The sentiments expressed in this article once that I that I can agree with. It should be forwarded to the likes of Arundhathi Roy and Brad Adams, who from a distance shed their crocodile tears for the dispossessed, one out of near-ignorance and the other for neo-colonial reasons. The "slaves" as the writer calls them, originally brought from South India by British “Charities” to work in the tea estates from dawn to dusk for a pittance, live in far worse conditions, even now than the so-called IDPs.

It is one rare instance where the free education received and paid for the Sri Lankan masses is appreciated. Most Tamils who, left Sri Lanka from early 1970 onwards were in the habit of reviling the nation when in fact they had had the same free education, and hence were able to use that education were able to migrate and obtain gainful employment in the West. The nation that educated them gained no benefit, and had its good name tarnished by these ingrates.

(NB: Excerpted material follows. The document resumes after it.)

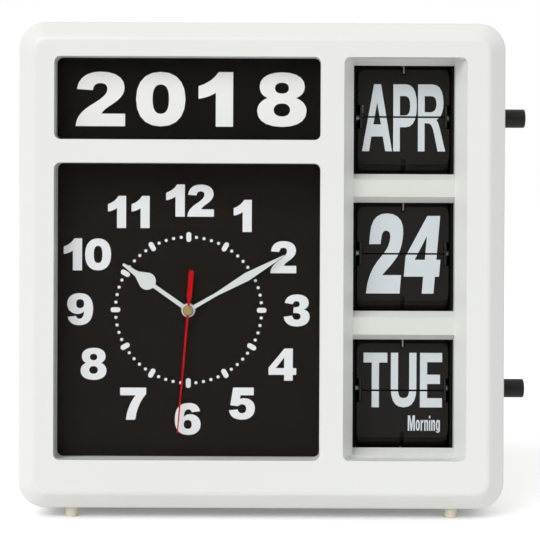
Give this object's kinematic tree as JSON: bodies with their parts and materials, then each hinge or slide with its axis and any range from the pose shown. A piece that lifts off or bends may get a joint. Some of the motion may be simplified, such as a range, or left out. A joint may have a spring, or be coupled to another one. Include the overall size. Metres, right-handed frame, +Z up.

Pearl Thevanayagam said...

What a thought-provoking article. I am not sure of socialism as a panacea for my country's plight but addressing the plantation Tamils grievances should be the top priority of the government and private planters.
I too lived in the hills for several years and I can never recall a community such as the plantation Tamils for industriousness, courtesy and above all their ready and sincere smiles despite adversity.
Both the ethnic Tamils and Sinhalese continue to exploit them where the colonisers left off.
As Desmond De Silva sang 'We brought a small boy down from upcountry to look after the little fellow' it is elitist to have servant from the estate.
Why is UNICEF not shouting child abuse?
What is CARE doing to exercise the rights of the plantation children to good education, enough food and clothing and not having to be chipping stones along with their parents in stead of being at school.
Let us not talk about the G20 countries exploiting our country. We, its own citizens, are the slave drivers.
Until we realise this and do something to address the needs of the plantation Tamils, give them their citizenship then we have failed as decent human beings.